[cfe-commits] Patch for review - unicode step 1

Sun Jul 12 14:43:36 PDT 2009

On Jul 10, 2009, at 1:30 PM, AlisdairM wrote:
> Attached is a patch for step 1 of my Unicode and enhanced literals  
> support.
> Looking for approval to commit.
>
> For step 1, I updated StringLiteralParser to cope with all varieties  
> of
> prefix for a literal, but have not yet started work on suffices for
> user-defined literals.
> Note that although the logic is here, there is no change in  
> functionality
> yet!  The next step is to update the lexer to pass along these new  
> literals.
>
> As there is not supposed to be a change of functionality, there are  
> no tests
> associated with this update.

This looks pretty nice to me, just a couple of things:

-    // Remember if we see any wide strings.
-    AnyWide |= StringToks[i].is(tok::wide_string_literal);
+    // Check for concatenating literals of different types
+    ThisTokBuf = &TokenBuf[0];
+    unsigned ThisTokLen = PP.getSpelling(StringToks[i], ThisTokBuf);
+    PrefixCode = DecodeStringLiteralPrefix(ThisTokBuf) & 3;

This can overflow the 'TokenBuf' buffer if the subsequent string was  
longer than the first string.  Just make sure to use something like:
   TokenBuf.resize(StringToks[i].getLength());

before you call PP.getSpelling there.  This also generates a warning  
because "ThisTokLen" is dead.

+/// u8 literals are stored as char strings, but cannot promote.  u8  
can be
+/// checked for by testing the 3rd bit of the result.
+/// On return, the passed buffer pointer should be pointing at the  
initial
+/// '"' character.
+static unsigned int DecodeStringLiteralPrefix(char const *& TokenBuf) {

Please use an enum to make the magic values explicit.  Returning them  
as an 'unsigned' is still fine, but it would be nice to have:

+  unsigned int Representation = PrefixCode & PREFIX_IS_U8;
instead of:
+  unsigned int Representation = PrefixCode & 3;

Also, in DecodeStringLiteralPrefix, please use |= instead of += to  
emphasize that you're setting a bit (even though your code is  
functionally correct).

A very trivial point is that I generally prefer "unsigned" instead of  
"unsigned int", just because it is shorter and less redundant.

+  case 1:  // char16_t
+    CodeUnitWidth = 2U; // FIXME : lookup correct width of char16_t  
for target
+    break;
+  case 2:  // wchar_t
+    CodeUnitWidth = PP.getTargetInfo().getWCharWidth();
+    assert((CodeUnitWidth & 7) == 0 && "Assumes wchar_t is byte  
multiple!");
+    CodeUnitWidth /= 8;
+    break;
+  case 3:  // char32_t
+    CodeUnitWidth = 4U; // FIXME : lookup correct width of char32_t  
for target
+    break;

Please stub these to go through PP.getTargetInfo(), even if the  
methods on targetinfo are hard coded to return 2/4 for now.  That puts  
the fixme in targetinfo, not in the lexer.

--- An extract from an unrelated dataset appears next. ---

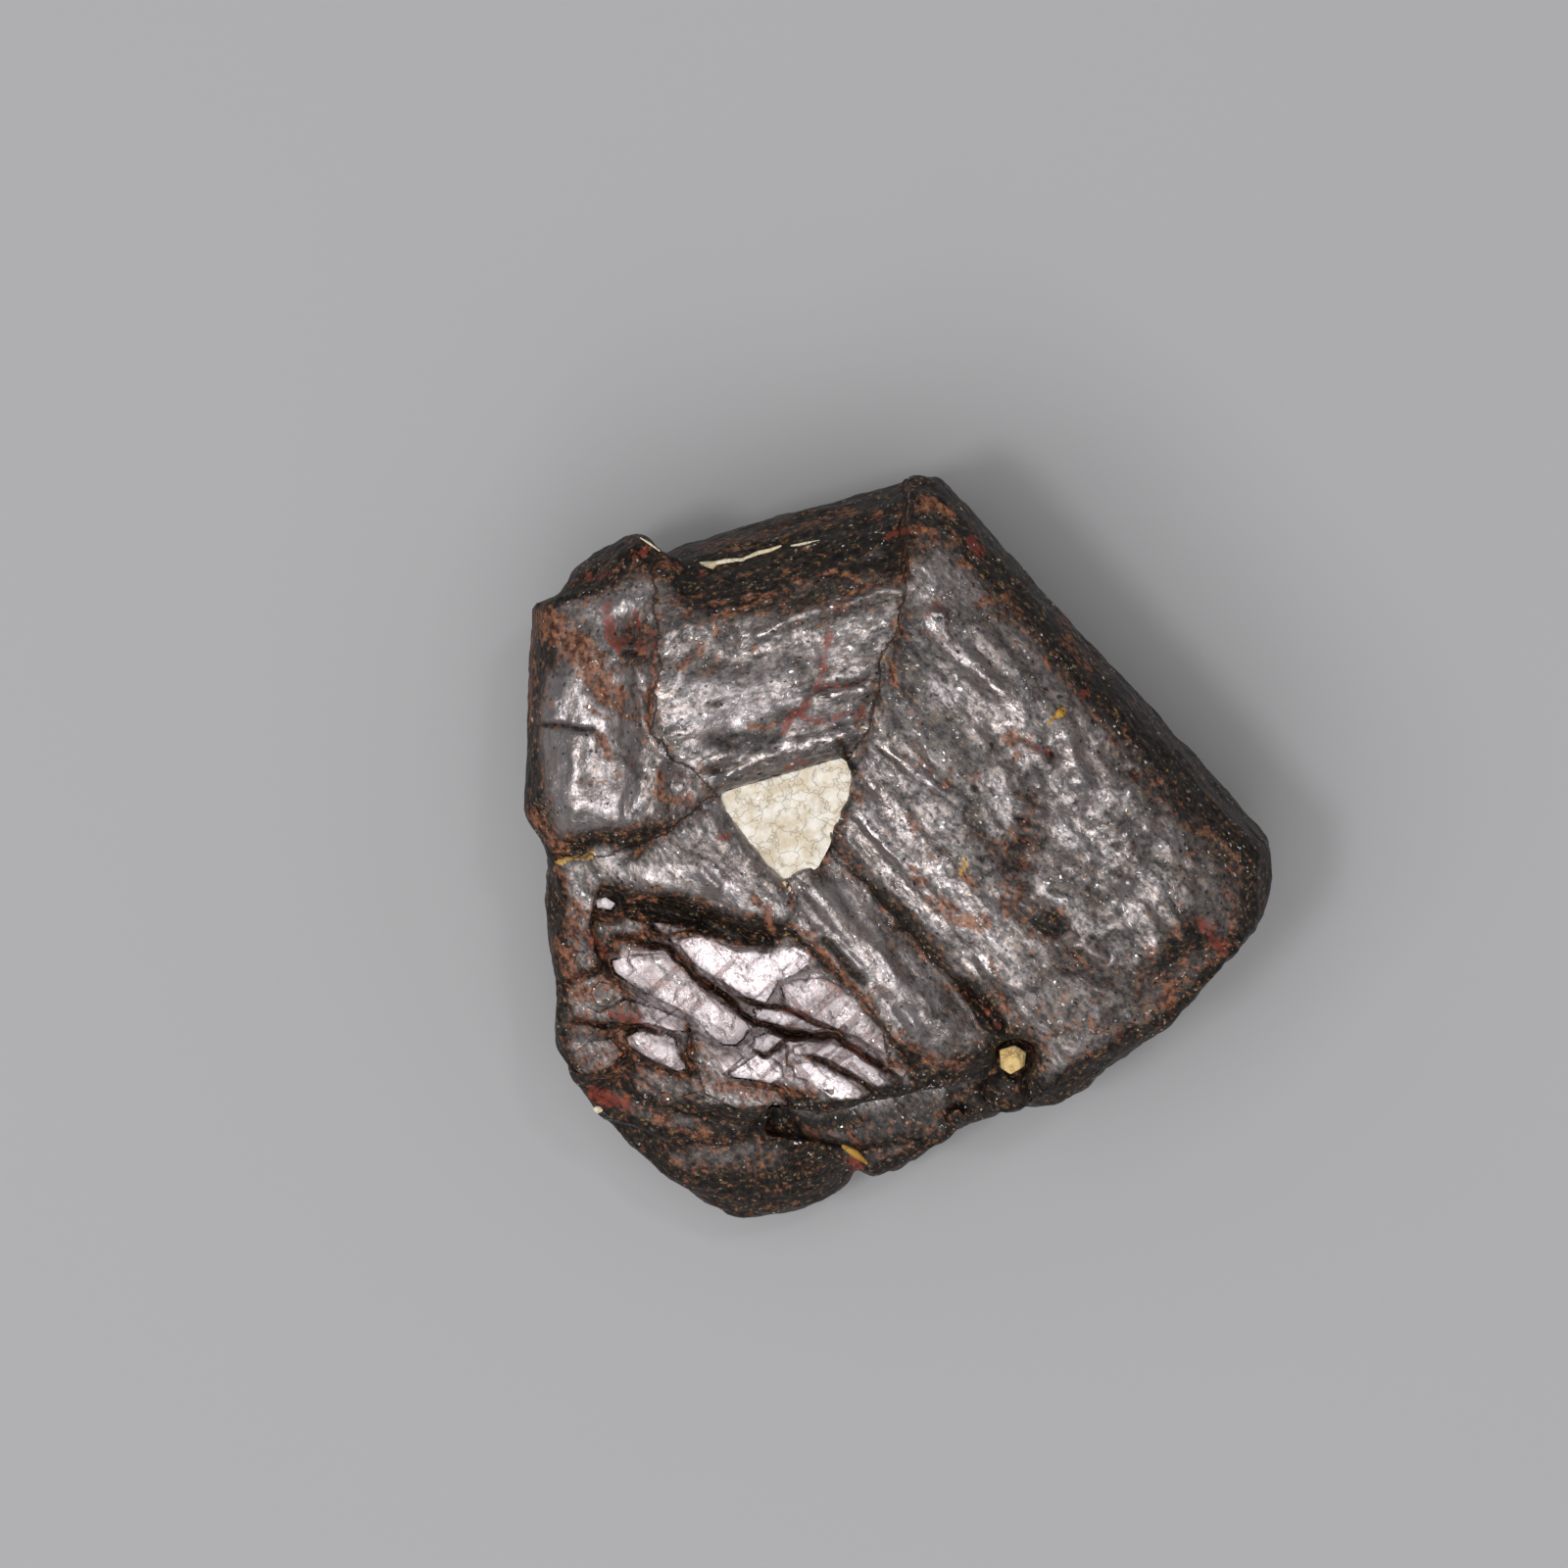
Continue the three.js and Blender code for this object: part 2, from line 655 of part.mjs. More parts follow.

-                         hadError, StringToks[i].getLocation(),  
ThisIsWide, PP);
+                         hadError, StringToks[i].getLocation(),  
RepKind > 0, PP);

it would be nice to use something less magic than "RepKind > 0" for  
this.  Maybe using enums can help.

Thanks for working on this Alisdair!

-Chris